Teaching and I may never get back together, and I do not regret my decision to leave, but from this point forward, I’m going to steer the conversations about my first beloved career back to the middle ground where they belong. In general, no, it wasn’t perfect. Far from it. But there were many perfect moments along the way, and they deserve to be remembered.

[To read more stories from my teaching career, check out my Teaching Stories page.]

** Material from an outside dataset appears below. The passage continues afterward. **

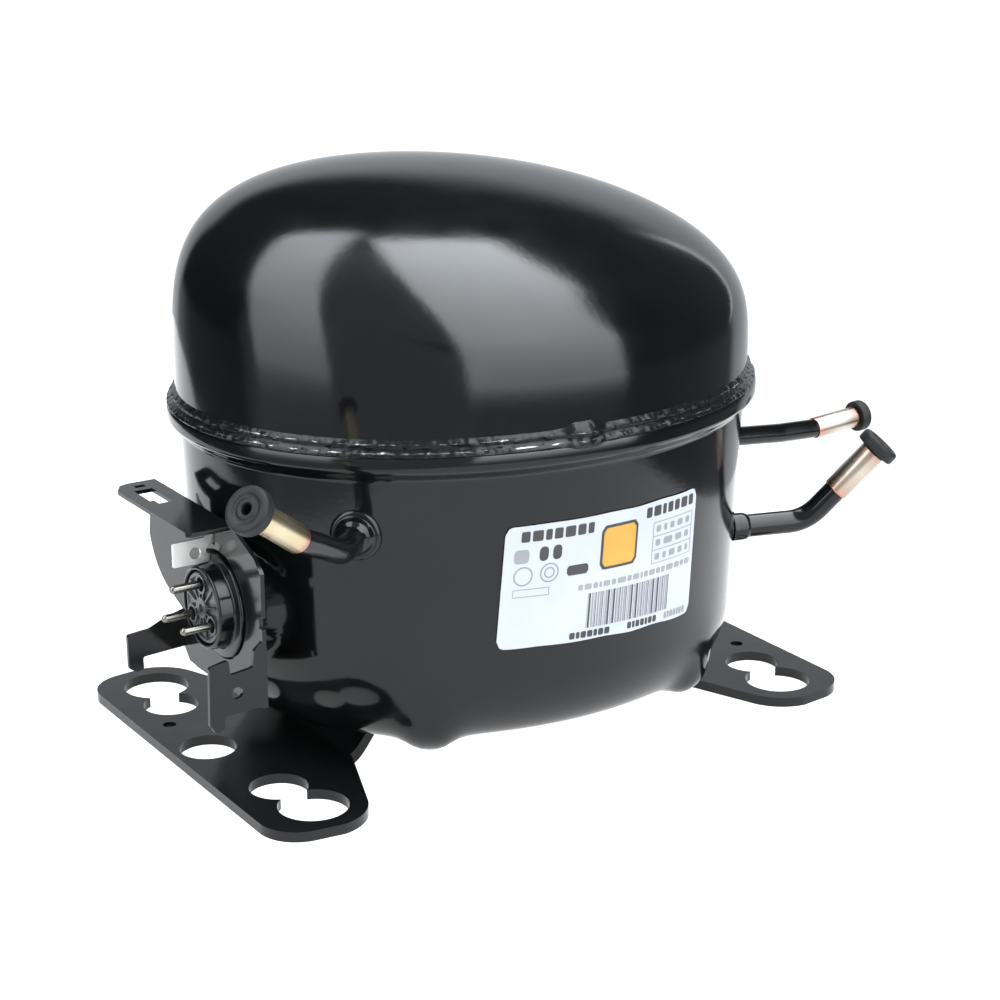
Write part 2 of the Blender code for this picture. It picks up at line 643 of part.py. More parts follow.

Published by Carie Juettner

Carie Juettner is a former middle school teacher and the author of five books in the Spooky America series, including The Ghostly Tales of New England, The Ghostly Tales of Austin, The Ghostly Tales of Burlington, The Ghostly Tales of Dallas, and The Ghostly Tales of Delaware. Her poems and short stories have appeared in publications such as The Twin Bill, Nature Futures, and Daily Science Fiction. Carie lives in Richardson, Texas, with her husband and pets. She was born on Halloween, and her favorite color is purple.

4 thoughts on “Two Years Later: Why I Left Teaching, Why I’m Still Gone, and Why It Sometimes Hurts to Talk About It

  1. Your story sounds like mine, Carie. Finish that novel! It feels wonderful. I’m starting my second one now while I figure out how to sell the first. And you know, I don’t miss teaching at all.

    1. I can’t wait for that finished-book feeling! 🙂 What avenues are you exploring for selling your first book? I just read a great article in Writer’s Digest about the benefits of a hybrid approach– some traditional and some self-publishing.

  2. This is really poignant. I have topics like this too (not teaching). It’s hard sometimes to convey our feelings about something important to us if anything negative has been publicized. That’s just always rough, because people like to focus on the negative. Your passion for the job and tenderness for your students comes through loud and clear, though.

    1. Thanks, Annie. I’m glad you understand. It’s especially hard when people seem to want to tell ME why I left. Does that make sense? Sometimes they think they know what my experience was based on the things they’ve read/heard about education, and it’s hard to get them to see the whole picture.